European Coordinators of the
World Women‘s Conferences of Grassroot Women
Halinka Augustin/Netherlands and Susanne Bader/Germany
Call of the World Women’s Movement for International Women’s Day 2019
“In the struggle for liberation I felt freedom for the first time, that’s why I organized myself!”
In many countries of the world, women’s consciousness has awakened on a massive scale!
On International Women’s Day, the day of struggle of the world women’s movement, we look with pride at our revolutionary pioneers like Clara Zetkin! She wrote under the impression of the first socialist revolution in Russia in 1917, as a result of which the right to vote for women was won:
“The first dictatorship of the proletariat is a true pioneer of full social equality for women.“
In many countries, on International Women’s Day 2019, the women’s movement chooses the “strike” as a form of protest, following the example of the workers’ movement. The struggle for the liberation of women is on the agenda in the 21st century. Women of all social strata and classes are at odds with the capitalist system, its representatives in the bourgeois parties and governments. But the contradiction is often still limited to individual questions and demands and is non-binding in its form. In order to become a force that can change society, it needs clarity and organization.

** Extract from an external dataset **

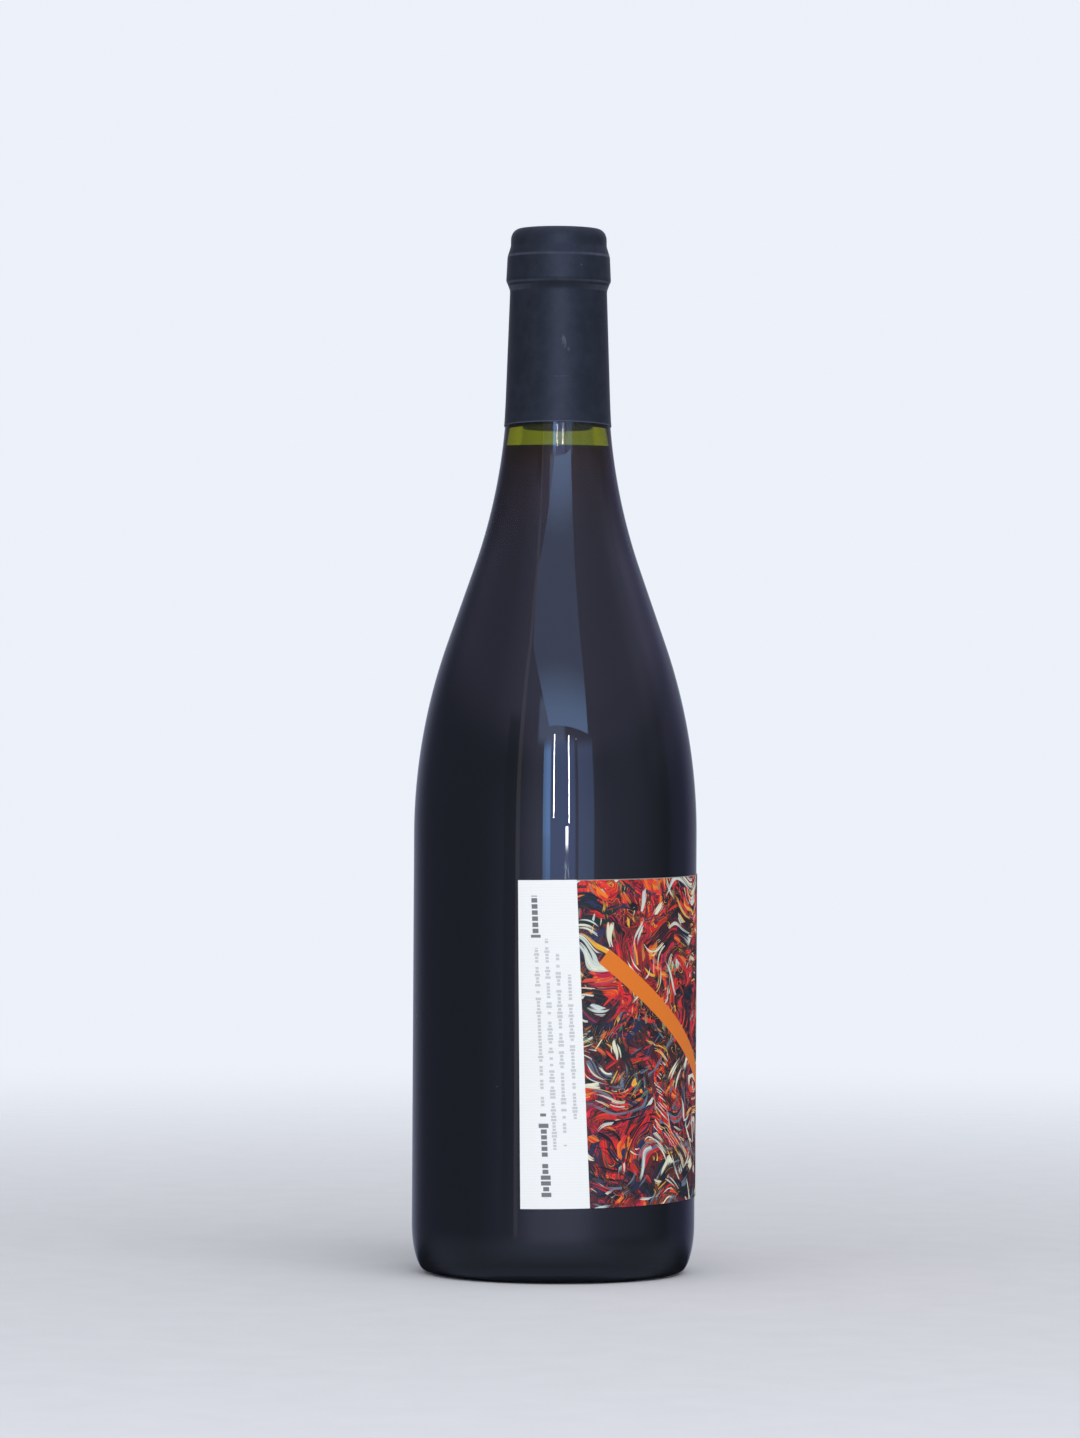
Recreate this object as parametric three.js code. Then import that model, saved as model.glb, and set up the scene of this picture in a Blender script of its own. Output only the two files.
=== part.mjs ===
// A full 750 ml wine bottle with sloping shoulders: dark glass, the wine in it,
// a foil capsule over its neck and mouth, and a paper label round the body.
// Millimetres, +Z up. The bottle's axis is the Z axis, it stands on z = 0,
// and its front, where the label starts, looks along -Y.

import * as THREE from 'three';

// Facets round every turned piece; a multiple of four, so that the box is true
const SIDES = 60;

// Glass, outside
const BODY_RADIUS = 40.25;
const GLASS_TOP = 296.7;
const RING_INNER = 30.4;
const RING_OUTER = 33.4;
const PUNT_DEPTH = 18;
const HEEL_WIDTH = 4.5;
const HEEL_HEIGHT = 14;
const HEEL_SWEEP = 60;
const SHOULDER_START = 124.6;
const SHOULDER_ARC = 164.8;
const SLOPE_ANGLE = 19.2;
const FLARE_START = 200.3;
const FLARE_ARC = 164;
const NECK_ANGLE = 2;

// Glass, the collar and the lip above it
const COLLAR_RADIUS = 14.6;
const COLLAR_TAPER = 0.3;
const COLLAR_BOTTOM = 282;
const COLLAR_TOP = 289;
const COLLAR_UNDERCUT = 2.6;
const COLLAR_CHAMFER = 3;
const LIP_RADIUS = 13.35;
const LIP_ROUND_WIDTH = 2.4;
const LIP_ROUND_HEIGHT = 2.9;

// Glass, inside
const WALL = 3;
const FLOOR = 4.5;
const VALLEY_RADIUS = 33.2;
const VALLEY_HEIGHT = 5.2;
const INNER_HEEL_TOP = 17;
const BORE_RADIUS = 9.25;
const BORE_DEPTH = 50;
const BORE_ANGLE = 0.75;

// Wine, capsule and label
const WINE_LEVEL = 234.7;
const WINE_GAP = 0.1;
const CAPSULE_EDGE = 241.4;
const CAPSULE_GAP = 0.05;
const CAPSULE_SKIN = 0.3;
const LABEL_BOTTOM = 21.3;
const LABEL_TOP = 112.7;
const LABEL_LEFT_AT_TOP = -14.9;
const LABEL_LEFT_AT_BOTTOM = -13.2;
const LABEL_RIGHT = 185;
const LABEL_FACETS = 42;
const LABEL_GAP = 0.08;
const LABEL_PAPER = 0.15;

const radians = THREE.MathUtils.degToRad;

// The outline of a turned piece is a list of (radius, height) points.
function at(radius, height) {
  return new THREE.Vector2(radius, height);
}

// Points on an ellipse, or on a circle where wide and tall are the same
function curve(centre, wide, tall, fromDegrees, toDegrees, steps) {
  const points = [];
  for (let i = 0; i <= steps; i += 1) {
    const angle = radians(fromDegrees + ((toDegrees - fromDegrees) * i) / steps);
    points.push(at(centre.x + wide * Math.cos(angle), centre.y + tall * Math.sin(angle)));
  }
  return points;
}

// The direction square to the shoulder's straight slope, pointing out of the glass
const slopeNormal = at(Math.cos(radians(SLOPE_ANGLE)), Math.sin(radians(SLOPE_ANGLE)));

// The shoulder is a convex arc, a straight slope tangent to it, and a concave flare
// that turns the slope into the neck.
const shoulderCentre = at(BODY_RADIUS - SHOULDER_ARC, SHOULDER_START);
const slopeBottom = shoulderCentre.clone().addScaledVector(slopeNormal, SHOULDER_ARC);
const slopeRise = FLARE_START - slopeBottom.y;
const slopeTop = at(slopeBottom.x - slopeRise * Math.tan(radians(SLOPE_ANGLE)), FLARE_START);
const flareCentre = slopeTop.clone().addScaledVector(slopeNormal, FLARE_ARC);

// The angle on the flare, in degrees, at which it reaches a height
function flareAngleAt(height, centre, radius) {
  return 180 + THREE.MathUtils.radToDeg(Math.asin((centre.y - height) / radius));
}

// The heel rolls from the resting ring into an ellipse that runs up into the body
function heelOutline() {
  const centre = at(BODY_RADIUS - HEEL_WIDTH, HEEL_HEIGHT);
  const ellipse = curve(centre, HEEL_WIDTH, HEEL_HEIGHT, -HEEL_SWEEP, 0, 4);
  const foot = ellipse[0];
  const tangent = HEEL_WIDTH / HEEL_HEIGHT * Math.tan(radians(HEEL_SWEEP));
  const corner = at(foot.x - foot.y * tangent, 0);
  const roll = new THREE.QuadraticBezierCurve(at(RING_OUTER, 0), corner, foot);
  return [...roll.getPoints(3), ...ellipse.slice(1)];
}

// Punt, resting ring, heel, body, shoulder and flare, up to the capsule's edge
function bodyOutline() {
  const flareStop = flareAngleAt(CAPSULE_EDGE, flareCentre, FLARE_ARC);
  return [
    ...curve(at(0, 0), RING_INNER, PUNT_DEPTH, 90, 0, 6),
    ...heelOutline(),
    ...curve(shoulderCentre, SHOULDER_ARC, SHOULDER_ARC, 0, SLOPE_ANGLE, 7),
    ...curve(flareCentre, FLARE_ARC, FLARE_ARC, 180 + SLOPE_ANGLE, flareStop, 6),
  ];
}

// Neck, collar and lip above the capsule's edge, a skin's thickness outside the glass
function neckOutline(skin) {
  const radius = FLARE_ARC - skin;
  const start = flareAngleAt(CAPSULE_EDGE, flareCentre, radius);
  const flare = curve(flareCentre, radius, radius, start, 180 + NECK_ANGLE, 2);
  const neckFoot = flare[flare.length - 1];
  const neckTop = COLLAR_BOTTOM - COLLAR_UNDERCUT;
  const neckRadius = neckFoot.x - (neckTop - neckFoot.y) * Math.tan(radians(NECK_ANGLE));
  const collarRadius = COLLAR_RADIUS + skin;
  const lipRadius = LIP_RADIUS + skin;
  const lipCentre = at(LIP_RADIUS - LIP_ROUND_WIDTH, GLASS_TOP - LIP_ROUND_HEIGHT);
  return [
    ...flare,
    at(neckRadius, neckTop),
    at(collarRadius, COLLAR_BOTTOM),
    at(collarRadius - COLLAR_TAPER, COLLAR_TOP),
    at(lipRadius, COLLAR_TOP + COLLAR_CHAMFER),
    ...curve(lipCentre, LIP_ROUND_WIDTH + skin, LIP_ROUND_HEIGHT + skin, 0, 90, 3),
  ];
}

// The inside of the glass from its domed floor up, drawn in by a clearance. The wall
// is even up to the shoulder's slope, and an arc tangent to slope and bore thickens it
// through the neck.
function insideOutline(clearance, topOfFlare) {
  const valley = VALLEY_RADIUS + clearance;
  const valleyHeight = VALLEY_HEIGHT + clearance;
  const inset = WALL + clearance;
  const domeHeight = PUNT_DEPTH + FLOOR - VALLEY_HEIGHT;
  const heelWidth = BODY_RADIUS - inset - valley;
  const heelHeight = INNER_HEEL_TOP - valleyHeight;
  const arc = SHOULDER_ARC - inset;
  const innerSlopeTop = slopeTop.clone().addScaledVector(slopeNormal, -WALL);
  const slope = radians(SLOPE_ANGLE);
  const taper = radians(BORE_ANGLE);
  const boreFoot = at(BORE_RADIUS + BORE_DEPTH * Math.tan(taper), GLASS_TOP - BORE_DEPTH);
  const slopeAtFoot = innerSlopeTop.x - (boreFoot.y - innerSlopeTop.y) * Math.tan(slope);
  const spread = (1 - Math.cos(slope - taper)) / Math.cos(slope);
  const flareArc = (boreFoot.x - slopeAtFoot) / spread;
  const toCentre = at(Math.cos(taper), Math.sin(taper));
  const centre = boreFoot.clone().addScaledVector(toCentre, flareArc);
  const radius = flareArc + clearance;
  const stop = topOfFlare ? flareAngleAt(topOfFlare, centre, radius) : 180 + BORE_ANGLE;
  return [
    ...curve(at(0, valleyHeight), valley, domeHeight, 90, 0, 5),
    ...curve(at(valley, INNER_HEEL_TOP), heelWidth, heelHeight, -90, 0, 3).slice(1),
    ...curve(shoulderCentre, arc, arc, 0, SLOPE_ANGLE, 5),
    ...curve(centre, radius, radius, 180 + SLOPE_ANGLE, stop, 5),
  ];
}

// A turned solid about the Z axis, from an outline that starts and ends on the axis
function turned(outline) {
  return new THREE.LatheGeometry(outline, SIDES).rotateX(Math.PI / 2);
}

// The bottle itself: one hollow piece of glass, open at its mouth
function glassGeometry() {
  const neck = neckOutline(0).slice(1);
  const bore = [at(BORE_RADIUS, GLASS_TOP), ...insideOutline(0).reverse()];
  return turned([...bodyOutline(), ...neck, ...bore]);
}

// The wine fills the glass from its floor to a level in the neck
function wineGeometry() {
  return turned([...insideOutline(WINE_GAP, WINE_LEVEL), at(0, WINE_LEVEL)]);
}

// A thin cup pulled down over the lip, the collar and the upper neck
function capsuleGeometry() {
  const inside = neckOutline(CAPSULE_GAP).reverse();
  const outside = neckOutline(CAPSULE_SKIN);
  return turned([
    at(0, GLASS_TOP + CAPSULE_GAP),
    ...inside,
    ...outside,
    at(0, GLASS_TOP + CAPSULE_SKIN),
  ]);
}

// A sheet of paper bent round the body; its left edge leans a little
function labelGeometry() {
  const sheet = new THREE.BoxGeometry(1, 1, 1, LABEL_FACETS, 1, 1);
  const corners = sheet.attributes.position;
  const glassSide = BODY_RADIUS + LABEL_GAP;
  for (let i = 0; i < corners.count; i += 1) {
    const across = corners.getX(i) + 0.5;
    const up = corners.getY(i) + 0.5;
    const through = corners.getZ(i) + 0.5;
    const left = THREE.MathUtils.lerp(LABEL_LEFT_AT_BOTTOM, LABEL_LEFT_AT_TOP, up);
    const angle = radians(THREE.MathUtils.lerp(left, LABEL_RIGHT, across));
    const radius = glassSide + LABEL_PAPER * through;
    const height = THREE.MathUtils.lerp(LABEL_BOTTOM, LABEL_TOP, up);
    corners.setXYZ(i, radius * Math.sin(angle), -radius * Math.cos(angle), height);
  }
  sheet.computeVertexNormals();
  return sheet;
}

function piece(name, geometry, finish) {
  const mesh = new THREE.Mesh(geometry, new THREE.MeshStandardMaterial(finish));
  mesh.name = name;
  return mesh;
}

const group = new THREE.Group();
group.add(
  piece('bottle_glass', glassGeometry(), { color: 0x20231c, roughness: 0.05, metalness: 0 }),
  piece('wine', wineGeometry(), { color: 0x24080f, roughness: 0.1, metalness: 0 }),
  piece('capsule', capsuleGeometry(), { color: 0x2b313d, roughness: 0.6, metalness: 0.1 }),
  piece('label', labelGeometry(), { color: 0xebeff2, roughness: 0.85, metalness: 0 }),
);

export default group;
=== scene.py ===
# %% [markdown]
# A full bottle of red wine, stood upright in a plain studio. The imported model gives
# the solids at their true size: the glass, the wine, the capsule and the label. This
# script dresses them. It makes a finer piece for each solid, in the same place, and
# gives each its finish. Blender counts in metres, and MM turns millimetres into them.

# %% Load the frame
import math

import bmesh
import bpy
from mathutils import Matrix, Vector


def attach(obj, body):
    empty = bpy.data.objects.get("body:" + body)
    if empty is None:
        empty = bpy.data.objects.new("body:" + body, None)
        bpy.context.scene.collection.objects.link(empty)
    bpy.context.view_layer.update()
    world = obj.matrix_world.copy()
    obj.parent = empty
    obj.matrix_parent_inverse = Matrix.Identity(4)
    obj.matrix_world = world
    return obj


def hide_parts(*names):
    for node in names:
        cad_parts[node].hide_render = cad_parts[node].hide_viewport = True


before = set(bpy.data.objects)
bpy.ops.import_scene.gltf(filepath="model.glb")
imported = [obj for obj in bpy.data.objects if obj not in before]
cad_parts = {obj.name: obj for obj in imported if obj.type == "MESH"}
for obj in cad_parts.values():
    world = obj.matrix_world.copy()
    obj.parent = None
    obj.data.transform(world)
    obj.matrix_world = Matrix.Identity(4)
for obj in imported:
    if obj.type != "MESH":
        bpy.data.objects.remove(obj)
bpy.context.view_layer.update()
MM = 0.001

# %% [markdown]
# The camera comes first. The photograph was taken level, from far off, so the
# bottle's sides stay parallel. The lens is long, and the picture is turned a third of
# a degree, as the camera was.

# %% Camera
CAMERA_DISTANCE = 1.617
CAMERA_HEIGHT = 0.1574
CAMERA_ASIDE = -0.00456
CAMERA_ROLL = math.radians(0.34)
LENS = 142.1

camera_data = bpy.data.cameras.new("camera")
camera_data.lens = LENS
camera_data.sensor_width = 36
camera = bpy.data.objects.new("camera", camera_data)
camera.location = (CAMERA_ASIDE, -CAMERA_DISTANCE, CAMERA_HEIGHT)
camera.rotation_euler = (math.pi / 2, -CAMERA_ROLL, 0)
bpy.context.scene.collection.objects.link(camera)
bpy.context.scene.camera = camera
bpy.context.scene.view_settings.view_transform = "Standard"
print("camera", camera.location[:])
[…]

The first theoretical seminar of the World Women’s Movement 2018 in India was an important contribution to this. In this strategy debate it became clear:
From Africa to Europe to Asia female workers fight organized for their equal rights and participation in social life. In India, Sri Lanka, female tea plantation workers are on strike for equal wages with their male colleagues. Female textile workers in Bangladesh are fighting union battles for wages they and their families can live on. Women farmers demand a right to land. The approximately 67 million domestic workers worldwide demand employment contracts and social security, protection against sexual violence and an end to lawlessness. Carers and nurses in the Netherlands and Germany fight for recognition of their work and higher wages.